Là où le scénario du film évite une dramaturgie caricaturale, c’est qu’il ne décrit pas un simple mal-être adolescent. Âgé de quatorze ans, le personnage d’Armin symbolise toute une génération d’enfants nés en ex-Yougoslavie sur une terre en plein déchirement et baignée d’horreurs. Dans ce contexte, le conflit générationnel filmé ici entre le père et le fils porte probablement l’ombre de ces événements. Mais peut-être pas… L’interprétation reste délibérément ouverte.
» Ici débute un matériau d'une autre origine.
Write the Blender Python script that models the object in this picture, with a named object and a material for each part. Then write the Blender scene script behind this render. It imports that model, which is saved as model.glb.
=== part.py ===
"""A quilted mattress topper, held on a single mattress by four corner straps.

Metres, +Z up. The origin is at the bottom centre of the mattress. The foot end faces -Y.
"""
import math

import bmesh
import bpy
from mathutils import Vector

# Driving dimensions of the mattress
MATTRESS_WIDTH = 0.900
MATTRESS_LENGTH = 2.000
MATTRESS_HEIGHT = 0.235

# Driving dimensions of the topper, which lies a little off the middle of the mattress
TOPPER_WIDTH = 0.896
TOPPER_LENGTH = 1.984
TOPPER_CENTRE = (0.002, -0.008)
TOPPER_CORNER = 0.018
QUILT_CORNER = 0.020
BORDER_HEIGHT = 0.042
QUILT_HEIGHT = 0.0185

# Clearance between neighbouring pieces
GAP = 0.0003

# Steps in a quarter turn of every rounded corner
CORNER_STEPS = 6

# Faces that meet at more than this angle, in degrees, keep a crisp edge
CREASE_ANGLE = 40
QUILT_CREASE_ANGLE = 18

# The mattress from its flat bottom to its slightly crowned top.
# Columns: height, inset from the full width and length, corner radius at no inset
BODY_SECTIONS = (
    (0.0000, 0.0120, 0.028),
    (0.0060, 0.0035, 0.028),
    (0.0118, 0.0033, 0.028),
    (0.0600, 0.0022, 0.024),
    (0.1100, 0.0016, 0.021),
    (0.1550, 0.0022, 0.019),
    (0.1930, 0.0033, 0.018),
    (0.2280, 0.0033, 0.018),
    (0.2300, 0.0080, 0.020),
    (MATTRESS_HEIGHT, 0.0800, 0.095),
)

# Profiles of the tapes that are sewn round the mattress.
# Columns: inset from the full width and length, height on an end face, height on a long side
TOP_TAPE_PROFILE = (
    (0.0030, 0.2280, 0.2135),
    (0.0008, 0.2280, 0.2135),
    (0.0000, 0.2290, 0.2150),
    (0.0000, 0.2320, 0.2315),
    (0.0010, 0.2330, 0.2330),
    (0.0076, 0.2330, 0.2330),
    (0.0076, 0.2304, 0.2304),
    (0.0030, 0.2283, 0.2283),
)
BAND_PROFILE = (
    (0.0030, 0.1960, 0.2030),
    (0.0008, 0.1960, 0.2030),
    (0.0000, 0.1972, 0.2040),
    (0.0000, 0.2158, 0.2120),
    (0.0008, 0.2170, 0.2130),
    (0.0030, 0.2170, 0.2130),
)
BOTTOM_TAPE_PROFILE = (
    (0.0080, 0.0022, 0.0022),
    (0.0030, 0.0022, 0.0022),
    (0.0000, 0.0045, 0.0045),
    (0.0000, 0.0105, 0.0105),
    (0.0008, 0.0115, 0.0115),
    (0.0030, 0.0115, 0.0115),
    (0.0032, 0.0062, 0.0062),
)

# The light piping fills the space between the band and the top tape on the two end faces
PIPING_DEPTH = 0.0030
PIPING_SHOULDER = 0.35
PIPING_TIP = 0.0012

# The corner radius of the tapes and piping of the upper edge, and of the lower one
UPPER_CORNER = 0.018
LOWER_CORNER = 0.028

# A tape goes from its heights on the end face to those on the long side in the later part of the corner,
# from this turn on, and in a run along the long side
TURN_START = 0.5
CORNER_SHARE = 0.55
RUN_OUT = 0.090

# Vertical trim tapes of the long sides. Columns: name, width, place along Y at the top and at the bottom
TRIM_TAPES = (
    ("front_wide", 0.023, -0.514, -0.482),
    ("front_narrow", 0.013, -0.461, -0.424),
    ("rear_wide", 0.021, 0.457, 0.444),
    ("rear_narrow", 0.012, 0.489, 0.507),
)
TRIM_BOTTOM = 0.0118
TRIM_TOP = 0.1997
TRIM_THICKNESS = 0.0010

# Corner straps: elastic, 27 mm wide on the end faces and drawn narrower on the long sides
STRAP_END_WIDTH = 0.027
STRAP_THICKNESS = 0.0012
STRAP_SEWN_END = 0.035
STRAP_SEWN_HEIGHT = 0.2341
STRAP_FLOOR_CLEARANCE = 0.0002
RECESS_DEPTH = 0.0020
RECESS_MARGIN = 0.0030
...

Lorsque l’équipe du film dans le film leur propose finalement d’être les sujets d’un énième documentaire sur la guerre en Bosnie et plus précisément sur leur « cas » (!) et leurs traumatismes, la volonté de préserver l’intimité de sa famille primerait-elle sur les ambitions d’Ibro ? De retour, père et fils se (re)trouvent, leur individualité affirmée, une nouvelle complicité née. Tous deux peuvent revenir désormais à la tranquilité, certes ordinaire, peut-être troublée par le passé, mais, préservée, de leur province bosniaque où les ciels gris sont bercés par la voix du muezzin.
« Tout est comme avant, rien n’est plus pareil » chantait Armin.